Le ministre explique que l'Etat ne détient plus aucune somme susceptible d'être restituée à la société Galec, qu'il a consigné les fonds entre les mains de la Caisse des Dépôts et Consignations sur un compte ouvert au nom de la société Fleury-Michon à la Caisse des Dépôts et Consignations et que l'engagement pris par le ministre n'a aucune force obligatoire et n'est pas causé
Le ministre explique que l'appelante a exercé, entre 2004 et 2006, des pressions sur ses fournisseurs pour leur faire signer des engagements de renonciation à toute demande de remboursement ou de restitution des sommes litigieuses. En 2010, après avoir versé au Trésor public la somme de 23 millions d'euro, l'appelante a tenté de contraindre ses fournisseurs à lui restituer les sommes que le Trésor public leur avait remboursées. Cette pratique a été sanctionnée par un jugement du Tribunal de commerce de Paris du 22 novembre 2011 confirmé par la Cour d'appel de Paris le 18 septembre 2013. L'appelante a notamment été condamnée à une amende civile de 1 million d'euro pour ces pratiques illicites.

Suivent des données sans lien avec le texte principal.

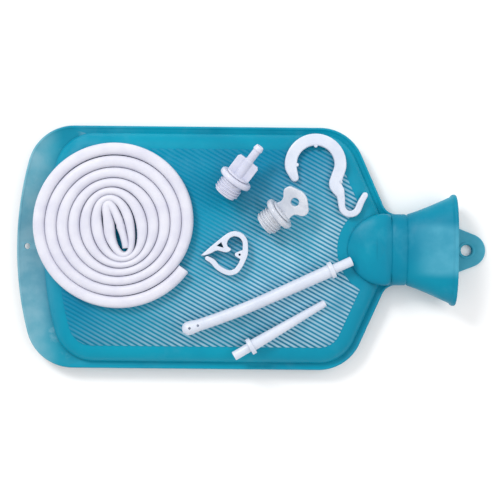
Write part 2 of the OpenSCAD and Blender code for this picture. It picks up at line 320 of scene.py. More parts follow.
def hose_piece():
    """The wound hose with an open bore at both ends, and its centreline in metres."""
    steps = 900
    around = 24
    square = 0.8
    turns = [START_TURN + (END_TURN - START_TURN) * i / steps for i in range(steps + 1)]
    path = [coil_point(t) for t in turns]
    radius = HOSE_D / 2
    centre_z = REST_Z + radius
    halves = hose_halves(path, turns, radius)

    def section(i, scale, back=0.0):
        """A ring of the hose at step i, scaled and moved back along it."""
        p = path[i]
        q = path[min(i + 1, steps)] - path[max(i - 1, 0)]
        q.normalize()
        normal = Vector((q.y, -q.x))
        ring = []
        for k in range(around):
            a = 2 * math.pi * k / around
            side = halves[i] * scale * power(math.cos(a), square)
            lift = radius * scale * power(math.sin(a), square)
            base = p - q * back
            ring.append((base.x + normal.x * side, base.y + normal.y * side, centre_z + lift))
        return ring

    # Each end from the floor of its bore to its rounded rim, as (depth, scale)
    end = ((9.0, 0.0), (9.0, 0.6), (0.4, 0.62), (0.0, 0.7), (0.0, 0.93), (0.25, 0.985))
    rings = [section(0, scale, -depth) for depth, scale in end]
    rings += [section(i, 1.0) for i in range(1, steps)]
    rings += [section(steps, scale, depth) for depth, scale in reversed(end)]
    verts = [v for ring in rings for v in ring]
    obj = mesh_piece("hose_line", verts, ring_faces(len(rings), around))
    line = [(p.x * MM, p.y * MM, centre_z * MM) for p in path[::3]]
    return obj, line


hose, hose_line = hose_piece()
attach(hose, "hose")
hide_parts("hose_coil", "hose_tail")


# ---------------------------------------------------------------- outlines of the bag
def bag_outline(inset, left, corner_r, d):
    """Outline of the bag from the neck round its base and back, open at the neck.

    inset is how far it lies inside the bag's sides, left is its reach at the base, and d
    moves the whole of it further in.
    """
    e = inset + d
    base_c = BASE_R - BAG_LEFT
    cy = HALF_W - inset - corner_r
    reach = base_c + left - corner_r
    cx = base_c - math.sqrt(reach * reach - cy * cy)
    tilt = math.degrees(math.asin(cy / reach))
    f = ARC_STEPS
    upper = arc(FILLET_X, NECK_W + FILLET_R, FILLET_R + e, -90, SHOULDER_ANGLE - 180, 8 * f)
    upper += arc(SHOULDER_X, HALF_W - SHOULDER_R, SHOULDER_R - e, SHOULDER_ANGLE, 90, 10 * f)
    upper += arc(cx, cy, corner_r - d, 90, 180 - tilt, 10 * f)
    upper += arc(base_c, 0, base_c + left - d, 181 - tilt, 179.9, 5 * f)
    return upper + [(x, -y) for x, y in reversed(upper)]


def cushion_outline(d):
    """Outline of the water cushion, d inside its seam and cut off square at the neck."""
    e = FLANGE_W + d
    points = bag_outline(FLANGE_W, CUSHION_LEFT, CUSHION_CORNER_R, d)
    x = CUSHION_RIGHT - d
    lean = math.radians(SHOULDER_ANGLE)
    y = HALF_W - (e + (x - SHOULDER_LINE_X) * math.cos(lean)) / math.sin(lean)
    skip = 8 * ARC_STEPS + 1
    return [(x, y)] + points[skip:len(points) - skip] + [(x, -y)]


# ---------------------------------------------------------------- rubber bag
def cushion(name, z_seam, z_face):
    """A rounded water cushion from its seam up to its flat face."""
    verts = []
    rows = 0
    for degrees in range(0, 91, 5):
        a = math.radians(degrees)
        outline = cushion_outline(PILLOW_RUN * (1 - math.cos(a)))
        z = z_seam + (z_face - z_seam) * math.sin(a)
        verts += [(x, y, z) for x, y in outline]
        rows += 1
    n = len(outline)
    faces = ring_faces(rows, n)
    faces.append(tuple((rows - 1) * n + i for i in range(n)))
    obj = mesh_piece(name, verts, faces)
    sharpen(obj, 30)
    return obj


def flange(name, keep_left):
    """The seam flange with its rounded bead, right or left of BASE_SPLIT_X.

    The base's band is a closed solid, so that its hanging hole can be drilled.
    """
    # Upper half of the bead as (distance in from the edge, rise over the flange's face)
    bead = ((2.9, 0), (2.3, 0.55), (1.7, 0.95), (0.9, 0.95), (0.25, 0.4), (0, -0.6))
    inner = bag_outline(FLANGE_W, CUSHION_LEFT, CUSHION_CORNER_R, 3.0)
    rings = [(inner, SEAM_HI)]
    rings += [(bag_outline(0, BAG_LEFT, BASE_CORNER_R, d), SEAM_HI + up) for d, up in bead]
    rings += [(bag_outline(0, BAG_LEFT, BASE_CORNER_R, d), SEAM_LO - up) for d, up in reversed(bead)]
    rings += [(inner, SEAM_LO)]
    verts = [(x, y, z) for outline, z in rings for x, y in outline]
    n = len(inner)
    rows = len(rings)
    faces = []
    kept = []
    for i in range(n - 1):
        middle = (inner[i][0] + inner[i + 1][0]) / 2
        if (middle < BASE_SPLIT_X) == keep_left:
            kept.append(i)
            for k in range(rows):
                a = k * n + i
                b = (k + 1) % rows * n + i
                faces.append((a, a + 1, b + 1, b))
    if keep_left:
        for i in (kept[0], kept[-1] + 1):
            faces.append(tuple(k * n + i for k in range(rows)))
    obj = mesh_piece(name, verts, faces)
    if keep_left:
        drill = lathe([(0, 8), (BASE_HOLE_R, 8), (BASE_HOLE_R, 18), (0, 18)], 32)
        cut_holes(obj, [mesh_piece("drill", *drill, place=shift(BASE_HOLE_X, 0, 0))])
    sharpen(obj, 50)
    return obj


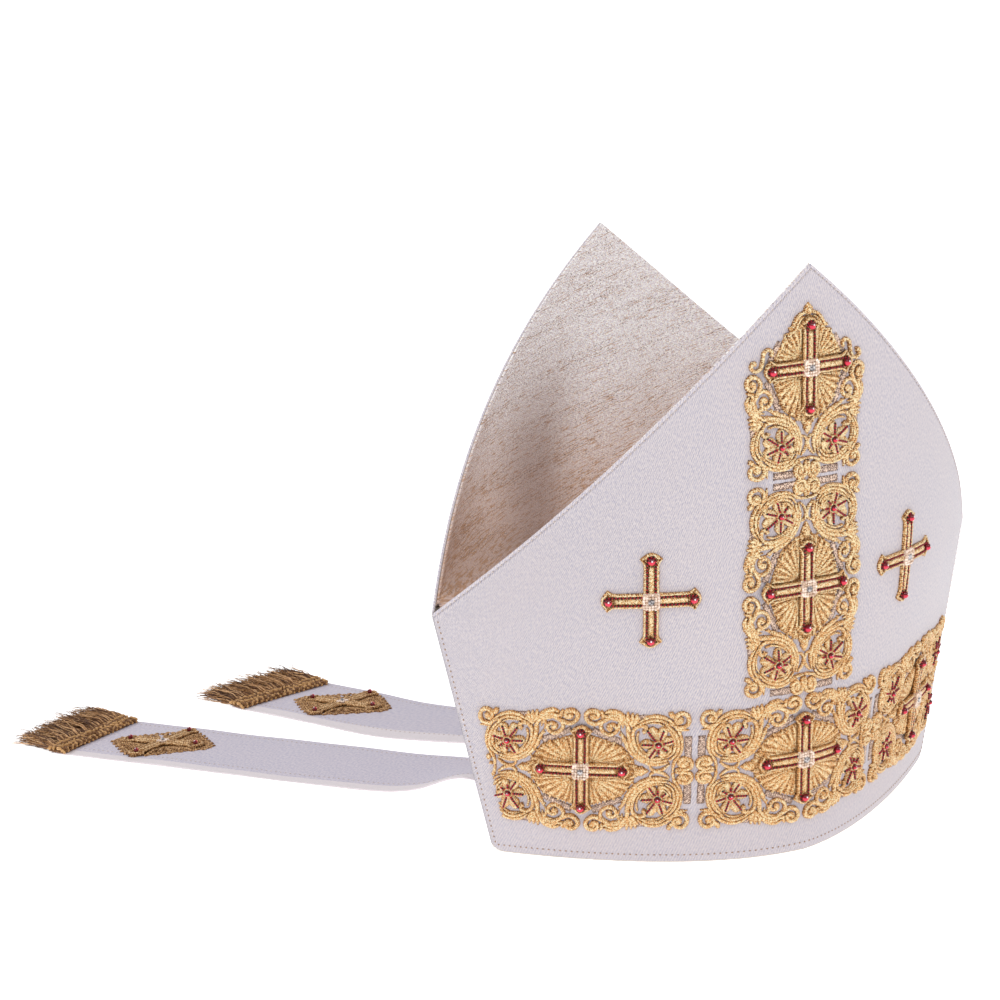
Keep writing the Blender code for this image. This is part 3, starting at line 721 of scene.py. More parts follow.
def beside_seam(heights, side, hand):
    """x of a row of stitches that keeps its distance, over the cloth, from a side seam."""
    seam = hand * half_width(heights)
    x = seam - hand * SEAM_STEP
    for _ in range(30):
        apart = wall_point(x, heights, side) - wall_point(seam, heights, side)
        short = np.linalg.norm(apart, axis=-1) < SEAM_STITCH_INSET
        x = x - hand * np.where(short, SEAM_STEP, 0.0)
    return x


for side, name in ((FRONT, "front"), (BACK, "back")):
    heights = np.linspace(RIM_STITCH_HEIGHT, SEAM_HEIGHT - 0.002, 40)
    rows = [(beside_seam(heights, side, hand), heights, tan_thread) for hand in (-1, 1)]
    along_rim = np.linspace(rows[0][0][0], rows[1][0][0], 160)
    rows.append((along_rim, np.full(160, RIM_STITCH_HEIGHT), tan_thread))
    x, z = column_top(np.linspace(-0.99, 0.99, 240), side)
    rows.append((x, z - EDGE_STITCH_INSET - SATIN_BOARD / 2, pale_thread))
    parts = []
    for x, z, thread in rows:
        above = wall_normal(x, z, side)
        line = wall_point(x, z, side) + MITRE
        parts.append(stitched("stitches", line, above, STITCH_PITCH, STITCH_SIZE, thread))
    stitches = joined(f"topstitching_{name}", parts)
    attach(stitches, "root")

# ---- Embroidered panels ---------------------------------------------------------------
# Five oblong panels of raised gold satin stitch, cut out and sewn on: three round the brow,
# two up the middle, the upper one gabled. Each has a lozenge with shell rays in the middle,
# a rosette in a ring of acanthus at each corner, and scrolls and volutes between them.

# A strip's section from left to right: place, height, and its painted light: a painted highlight on the crest
# that fades to painted shade at both edges.
ACROSS = np.array([1.0, 0.80, 0.42, 0.0, -0.42, -0.80, -1.0])
DOME = np.array([0.0, 0.60, 0.92, 1.0, 0.92, 0.60, 0.0])
CREST_LIGHT = np.array([0.0, 0.34, 0.80, 1.0, 0.80, 0.34, 0.0])
# A petal's painted light: painted highlights on both sides of its crest and painted shade at its edges.
PETAL_LIGHT = np.array([0.0, 0.70, 1.25, 0.95, 1.25, 0.70, 0.0])
SECTION = len(ACROSS)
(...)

Le ministre fait valoir que le "donner acte" n'a pas l'autorité de chose jugée et est dépourvu de force contraignante et obligatoire sauf s'il constate un accord entre les parties ce qui n'est pas le cas en l'espèce ; que les conventions transactionnelles litigieuses ayant été annulées par le jugement du 15 novembre 2005 et l'arrêt du 29 octobre 2009, les parties doivent être replacées dans la situation où elles se trouvaient avant la conclusion du contrat et l'appelante n'a donc plus aucun droit sur la somme qu'elle réclame ; que la restitution de la somme de 910 000 euro constituerait un enrichissement sans cause au profit de l'appelante et annihilerait les effets des décisions de justice suscitées.

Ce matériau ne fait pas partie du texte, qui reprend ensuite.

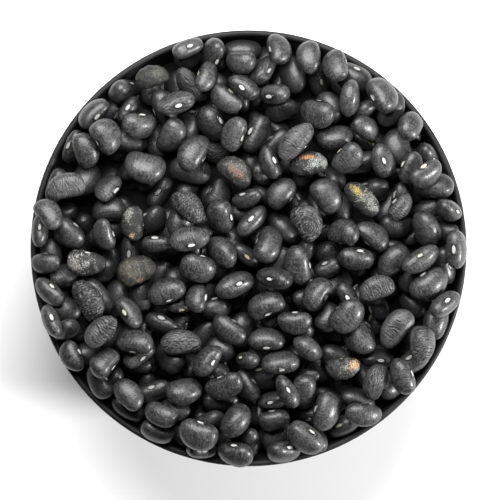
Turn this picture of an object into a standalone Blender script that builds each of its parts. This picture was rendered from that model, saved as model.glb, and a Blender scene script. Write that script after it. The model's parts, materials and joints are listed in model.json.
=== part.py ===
"""A round stoneware bowl, heaped to the brim with dried black turtle beans.

Metres, +Z up. The origin is the centre of the foot ring's resting face.
"""

import math

import bmesh
import bpy
import numpy as np

MM = 0.001

# Bowl: the lip's outer edge is the circle that the beans fill
RIM_RADIUS = 60 * MM
BOWL_HEIGHT = 50 * MM
LIP_RADIUS = 0.8 * MM
FOOT_RADIUS = 28 * MM
FOOT_WIDTH = 5 * MM
FOOT_HEIGHT = 4 * MM
FOOT_CHAMFER = 0.6 * MM
BASE_RECESS = 2.5 * MM
OUTER_START = FOOT_RADIUS - 1.2 * MM
INNER_START = 18 * MM
INNER_FLOOR = 7.5 * MM
WALL_SWEEP = math.radians(76)
WALL_POINTS = 9
WALL_STEPS = 90
LIP_POINTS = 5
BOWL_SIDES = 48
SHARP_EDGE = math.radians(35)

# Heap: a low dome whose surface stands a little over the lip
HEAP_RISE = 3 * MM
HEAP_OVER_LIP = 5.4 * MM
HEAP_FLATNESS = 4
RIM_PILE = 3.5 * MM
RIM_STEEPNESS = 8
LAID_DEPTH = 20 * MM

# Core: what the beans hide, from the bowl's floor up to a dome under the beans that show
CORE_DEPTH = 7 * MM
CORE_GAP = 0.35 * MM
CORE_RINGS = 5
CORE_WALL_RINGS = 9
CORE_SIDES = 48
CORE_MARGIN = 0.6 * MM
ROOT_DEPTH = 1 * MM
ROOT_TO_RIM = 6 * MM

# Beans: average size, and how far it varies
BEAN_LENGTH = 9.9 * MM
LENGTH_SPREAD = 0.85 * MM
WIDTH_SHARE = 0.69
THICKNESS_SHARE = 0.78
SHARE_SPREAD = 0.045
MOST_SPREAD = 2.2
BEAN_BEND = 0.16
BEND_LEVEL = 0.33
BEAN_SQUARENESS = 2.35

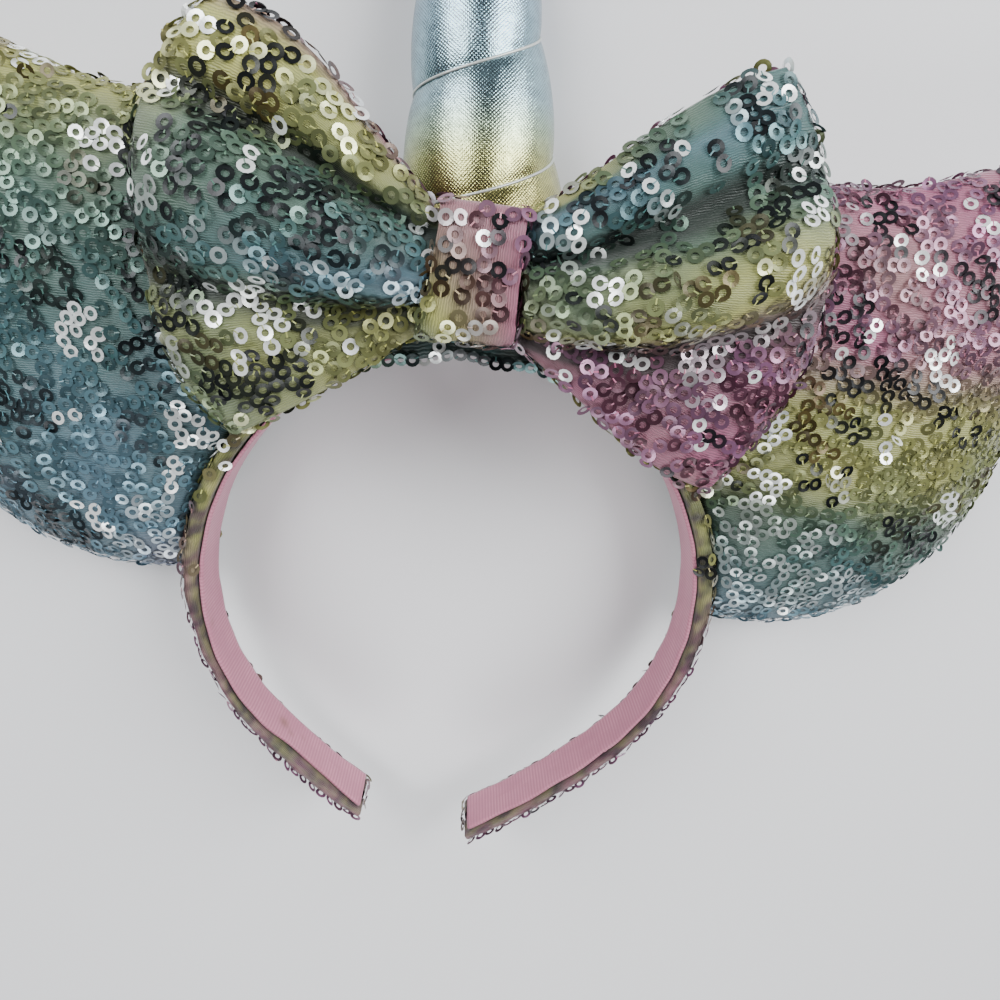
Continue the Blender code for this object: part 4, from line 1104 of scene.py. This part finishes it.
def build_knot(surface):
    """The loop round the bow's waist: a rounded rectangle seen from the side, carried across the
    knot's width with soft rolled edges and faint gathers."""
    around = np.linspace(0.0, 2 * np.pi, KNOT_RINGS["around"])
    up = signed_power(np.cos(around), KNOT_POWERS["up"])
    ahead = signed_power(np.sin(around), KNOT_POWERS["ahead"])
    section = np.linspace(0.0, 2 * np.pi, KNOT_RINGS["section"])[:-1, None]
    across = -signed_power(np.cos(section), KNOT_POWERS["edge"])
    outward = signed_power(np.sin(section), KNOT_POWERS["edge"])
    wall = KNOT_WALL / 2 * outward
    height = KNOT_HEIGHT / 2 - KNOT_WALL / 2 + wall
    depth = KNOT_DEPTH / 2 - KNOT_WALL / 2 + wall
    front = np.clip(np.sin(around), 0.0, 1.0) ** 0.5
    gather = np.sin(across * KNOT_GATHER["count"] + 0.6 * np.sin(2 * around))
    gather = gather * KNOT_GATHER["height"] * front * (outward > 0)
    width = (KNOT_WIDTH / 2 + KNOT_WAVE * np.sin(3 * around + 1.0)) * (1.0 - KNOT_SLANT * up)
    x = across * width + KNOT_LEAN * up
    y = height * up
    z = depth * ahead + gather
    points = np.stack(np.broadcast_arrays(x, y, z), axis=-1)[:, :-1] + KNOT_CENTRE
    lengths = around * (KNOT_HEIGHT + KNOT_DEPTH) / np.pi
    uv = np.stack(np.broadcast_arrays(lengths[None, :], across * KNOT_WIDTH / 2), axis=-1)
    uv = np.concatenate([uv, uv[:1]])
    lower = (1.0 - up) / 2
    left = np.clip(0.5 - across / 2, 0.0, 1.0)
    dye = KNOT_DYE["top"] + (KNOT_DYE["low_left"] * lower ** KNOT_DYE["power"] + KNOT_DYE["left"]) * left
    return skin("knot_loop", points, uv, surface, form="loop", dye=dye[:, :-1], shade=KNOT_SHADE)


# Sequins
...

Le ministre rappelle qu'il agit pour faire respecter et protéger l'ordre public économique, et que l'ordre public pénal n'est pas violé par l'absence de restitution de la somme non perçue par la victime à l'appelante.
Motifs
Considérant que si le Galec fait état d'une "faute" du ministre, il ne sollicite pas sa condamnation à ce titre dans son dispositif ; qu'ainsi, toute la discussion sur le fait de savoir si l'affaire peut être connue des tribunaux de l'ordre judiciaire ou de l'ordre administratif est sans intérêt pour la solution du litige,
Considérant qu'à la suite de l'annulation de la transaction intervenue entre le Galec et plusieurs fournisseurs, le Galec est censé ne jamais avoir perçu les fonds dont il demande ce jour la "restitution" et le fournisseur, ne jamais les avoir versés au Galec ; que la renonciation du fournisseur au bénéfice du jugement du 15 janvier 2005 n'a pas pour effet d'investir le Galec d'une créance envers quiconque ; que le Galec n'a aucun droit sur les fonds non restitués et ne peut soutenir qu'il en est propriétaire ;
Considérant que l'article L. 442-6 III du Code de commerce investit le ministre de la défense de l'ordre public économique qui n'est pas limité aux intérêts immédiats des fournisseurs ; que lors qu'une juridiction a annulé, sur l'action engagée par le ministre, une convention intervenue entre le distributeur et le fournisseur, le ministre doit obtenir le remboursement des fonds indûment perçus par le distributeur et ensuite restituer les fonds aux fournisseurs ou de les mettre à leur disposition ; qu'en déposant les fonds perçus pour le compte de la société Fleury-Michon à la Caisse des dépôts et Consignations, le ministre exécute sa mission jusqu'à son terme, nonobstant la renonciation écrite du fournisseur à percevoir les fonds après les décisions ayant statué sur l'action du ministre, auprès du Galec le 19 décembre 2005 puis à la DGCCRF le 21 septembre 2010 ; que le Galec est mal fondé à soutenir que le ministre a outrepassé son rôle d'intermédiaire en déposant les fonds revenant à la société Fleury-Michon à la Caisse des Dépôts et Consignations, en application des termes de l'article L. 518-17 du Code monétaire et financier,
Considérant ensuite que le donner acte du Tribunal de commerce ne confère de droits ou obligations au profit ou au détriment de qui que ce soit, qu'il s'agisse du Galec ou du ministre ; que dans cette instance, le ministre, simple intermédiaire, qui n'a pris aucun engagement, n'a pu se contredire en refusant cette restitution contraire à l'ordre public économique qu'il doit protéger ;
Considérant enfin que c'est à tort que le Galec entend soutenir que le défaut de restitution des fonds à son profit équivaut à une double peine ce qui porte atteinte à l'ordre public pénal alors que la condamnation du Galec à restituer les fonds perçus à tort est prononcée au titre des restitutions consécutives à l'annulation d'un acte et non à titre de sanction et alors que l'acquisition des fonds déposés à la Caisse des Dépôts et Consignations au profit de l'Etat à l'issue d'un délai de trente ans résulte de la stricte application des règles de fonctionnement de la Caisse des Dépôts et Consignations prévues dans l'article L. 518-24 du Code monétaire et financier,
Considérant que la décision du premier juge doit être confirmée,
Par ces motifs : LA COUR, confirme le jugement, condamne la société Galec à payer au ministre de l'Economie, de l'Industrie et du Numérique la somme de 7 000 euro au titre de l'indemnité pour frais irrépétibles, condamne la société Galec aux entiers dépens.